Technically, there is no such thing as a LLC in Singapore. For example a LLC (limited liability company) in the USA allows me to be a sole proprietor and file my taxes that way while still having all the protections of a corporation. I am not a shareholder in my company, nor am I a director, I am a member of the LLC.
In Singapore, you would form an exempt private limited corporation. You would be the sole shareholder (with as little as one dollar in shares), and you would be the managing director with responsibility for running the company.
You are indeed protected from lawsuits (most of the time - see below), and the most you can lose is everything in your company and the total amount you invested. Your personal assets are not generally at risk.
There are a couple of exceptions to the above. First, as a brand new company, virtually anyone or any company that is going to extend you credit will also want you to take personal responsibility for any debts that arise by signing as an individual. This pierces the veil of corporate protection because you have personally signed.
The other exception is that you can be sued personally as the director if your company is guilty of some kind of corporate malfeasance. For example, let's say you offer stock to investors, then commit a fraud or steal the money. You would be personally liable as a director for actions within the company. Note that if you are simply stupid, make bad decisions and bad investments so that the investors lose all their money, you are protected by the corporate shield... you may be stupid but you are not criminal.
Banks and suppliers tend to look more favorably on private limited businesses than a SP. You tend to have more "gravitas". Someone who goes to all of the trouble to form a pte ltd just looks like they are more serious about running a business.
The downside to a pte ltd is the reporting complexity. As a single director, you must have an outside secretary... could be mom or dad... but a person who knows what you must do to properly run a pte ltd. For example, with a SP, you just run on down to the bank, show them your registration from the ACRA, and you are good to go. With a pte ltd you must bring a signed director's resolution to the bank, and enter it into the company minutes book, in order to comply with the Companies Act.
Tax filing is more complicated. You have to make yearly reports to ACRA of directors, shareholders, stock held, secretary name. You need a registered office, which can be your home. It costs more on a yearly basis, just to keep a pte ltd alive. On the other hand, if you're serious about starting a real business and you will be subject to real business risk, then the pte ltd is really the way to go.
I'm no expert in HDB, but here is your primary consideration. If you are using your home to run your business, and it generates little or no traffic or congestion at your flat, then you are good to go. For example, you could be an accountant who does most of his work online, with his clients stopping by just every once in a while to sign documents. That would work.
But, if you decided you were going to be a small appliance repairman, and you had a steady stream of people dropping off and picking up appliances, then you'd be running a business out of your house and that wouldn't work.

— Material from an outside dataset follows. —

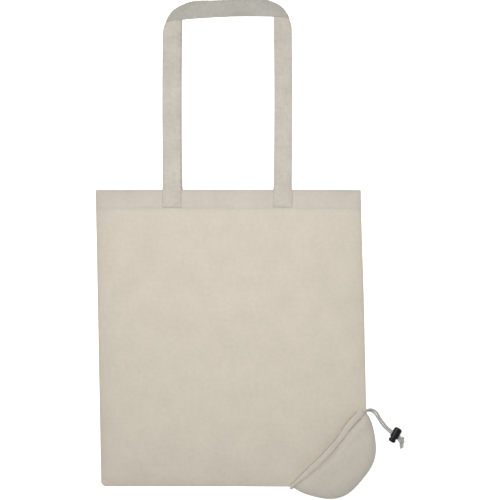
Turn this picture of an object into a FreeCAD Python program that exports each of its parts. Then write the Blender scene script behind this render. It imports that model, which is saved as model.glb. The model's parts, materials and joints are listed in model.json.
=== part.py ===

So... you say you're going to start a drop ship business from your house. Where do you plan on keeping your inventory? Where will the repackaging and shipping be done? See, if you had UPS or DHL come with a package every couple of days, and once a day you take a bunch of stuff down to Singpost, you'd probably be OK. But, if you had helpers or a steady stream of traffic, you would soon have troubles to deal with. Of course, if the actual dropship activities are happening elsewhere and you are simply running it from your house, all is good.